La tercera fue la vencida. O la cuarta o la quinta, según cómo se lleven las cuentas. En cualquier caso, después de una seguidilla de manifestaciones con asistencia decepcionante —la del 14 de febrero, la del 1.º de mayo, la del 7 de junio—, después de numerosas invitaciones a la movilización popular, después de desplazar el foco de sus convocatorias de la población urbana a la población rural, pues las ciudades no estaban respondiendo a sus llamados, el Presidente por fin logró lo que ansiaba, el oxígeno que le faltaba: llenar de seguidores la plaza de Bolívar.

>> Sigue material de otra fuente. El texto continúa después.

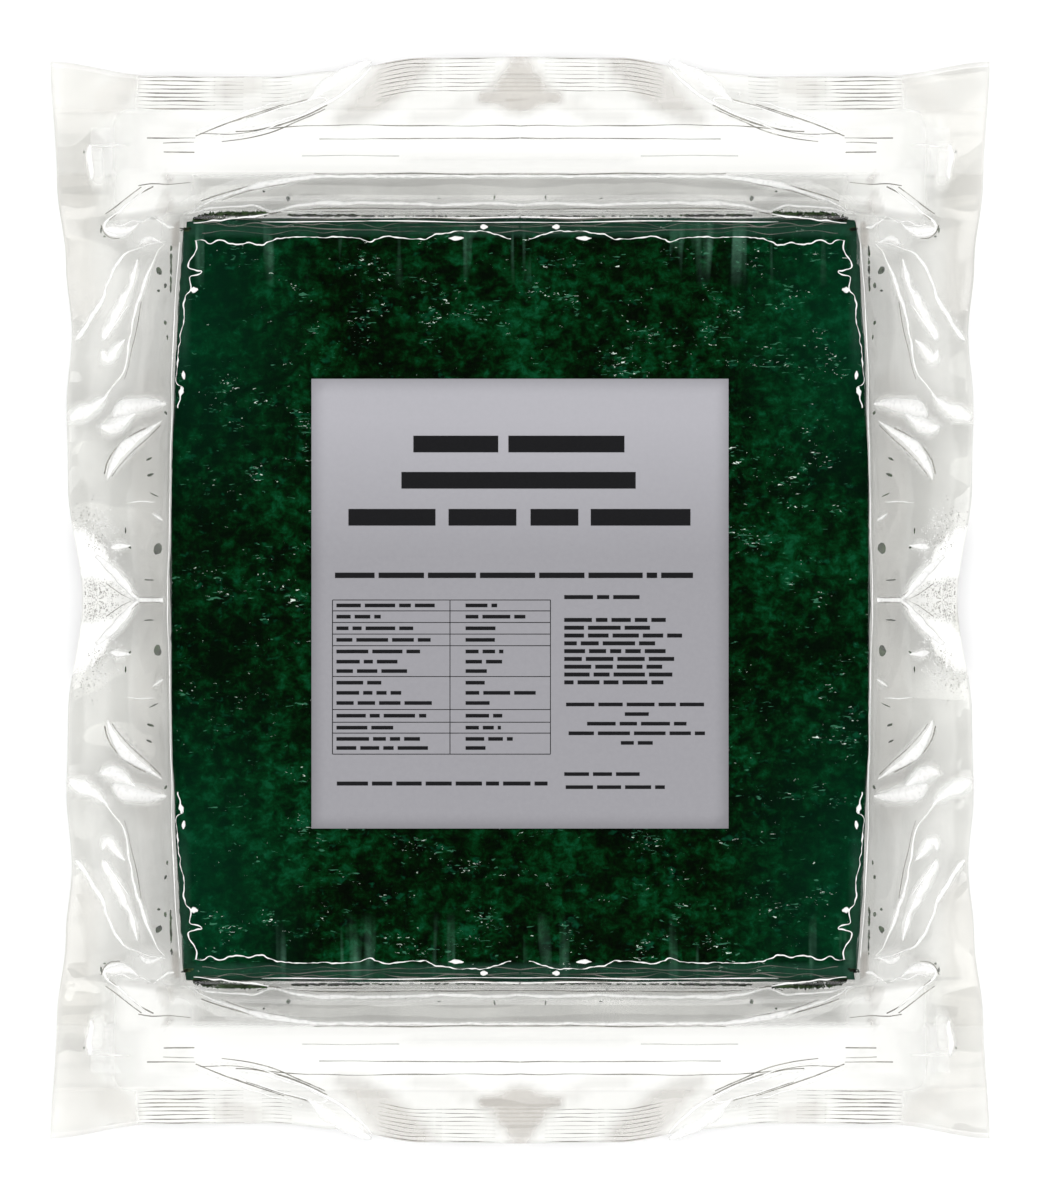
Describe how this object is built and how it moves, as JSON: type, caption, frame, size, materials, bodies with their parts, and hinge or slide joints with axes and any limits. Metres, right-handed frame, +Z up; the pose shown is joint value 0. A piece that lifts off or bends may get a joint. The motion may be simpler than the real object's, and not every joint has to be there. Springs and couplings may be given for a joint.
{
  "type": "nori sheet pack",
  "caption": "Flat sealed pouch of clear film around a stack of dark green nori sheets, with a press-lock and a ribbed seal at each end and a plain paper label on its front.",
  "frame": {"origin": "centre of the pack's footprint, on the surface that it lies on", "axes": "+X across the pouch, +Y towards the head of the label, +Z up through the sheets"},
  "size_m": [0.2648, 0.3064, 0.03],
  "materials": {
    "nori": "satin",
    "clear_film": "glossy clear film",
    "lock_plastic": "glossy, nearly clear",
    "label_paper": "matt coated paper"
  },
  "bodies": {
    "root": {"nori_sheets_01": "nori", "nori_sheets_02": "nori", "nori_sheets_03": "nori", "nori_sheets_04": "nori", "nori_sheets_05": "nori", "nori_sheets_06": "nori", "nori_sheets_07": "nori", "nori_sheets_08": "nori", "nori_sheets_09": "nori", "nori_sheets_10": "nori", "nori_sheet_top": "nori", "film_front": "clear_film", "film_back": "clear_film", "lock_rib_head": "lock_plastic", "lock_rib_foot": "lock_plastic", "lock_channel_head": "lock_plastic", "lock_channel_foot": "lock_plastic", "label": "label_paper"}
  },
  "joints": []
}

Ahora bien, no se trató precisamente de un movimiento espontáneo de apoyo a la istración desde la base, sino de una operación cuidadosamente organizada desde arriba. Hubo reparto de refrigerios y promoción del evento en las cuentas oficiales del Estado. Participaron miles de personas de fuera de Bogotá y un número indeterminado de funcionarios públicos ‘amablemente invitados’ a asistir. Y hubo un concierto pagado por el Gobierno, en el que tocaron, hay que reconocerlo, bandas buenísimas.
Sobre esto último, un comentario: no tiene nada de malo que el Estado patrocine actividades culturales. Pero que nuestros impuestos se empleen para financiar conciertos en una manifestación de respaldo a un grupo político específico –en plena campaña electoral– es escasamente defendible.
Volviendo al tema general, el evento del 27 se percibió como un tinglado, una puesta en escena. Y tuvo, además, un tufillo electorero. A un mes de las elecciones regionales, con las encuestas en contra, la única capital grande en la que el Pacto Histórico podría ganar una alcaldía, aunque luce poco probable, es Bogotá. Es descarado querer vendernos la idea de que una concentración convocada en esa ciudad por el partido de Gobierno, a 30 días de definirse un concurso que va perdiendo, no es, de frente o por los laditos, un acto político a favor del candidato del Presidente. Tienen razón sus rivales en denunciar una intromisión indebida en la campaña. Que no será sancionada, por supuesto.
La falta de espontaneidad de la concentración, el hecho de que haya tenido que ser rellenada con personas de otras partes y empleados oficiales a los que les quedaba mal no ir, envía una señal de debilidad más que de fortaleza. El Presidente no tiene el mismo respaldo de hace un año y el Gobierno lo sabe, por eso era necesario este espectáculo. Fue una especie de ‘marcha Potemkin’: similar en función a aquellas fachadas falsas y aldeas de utilería –las ‘aldeas Potemkin’– que, dice la leyenda, construía el gobernador ruso de ese nombre para impresionar a sus superiores en tiempos de Catalina la Grande. Un procedimiento no muy lejano, por cierto, de los aplausos prestados que se insertaron al final del video oficial del discurso del Presidente en la ONU, para simular más impacto del que tuvo.
Va una advertencia, sin embargo, para la oposición: aunque el evento del 27 obtuvo lo contrario de lo que buscaba, es decir, mostró debilidad en vez de fuerza, eso no significa que las reformas del Gobierno estén hundidas. Una cosa es una cosa y otra cosa es otra cosa. El Ejecutivo sigue siendo muy poderoso en Colombia y el divorcio entre el país político y el país real implica que nuestros representantes en el Congreso no responden a las preferencias de los electores, sino a sus intereses personales.
En los pasillos del Capitolio se comenta, de hecho, el paulatino avance de la estrategia oficialista de acopiar votos individuales a favor de las reformas entre dispersos de los partidos tradicionales. A la oposición, entonces, le sugiero que ni el tinglado del 27 de septiembre ni los resultados del 29 de octubre, probablemente adversos al Gobierno, le hagan bajar la guardia.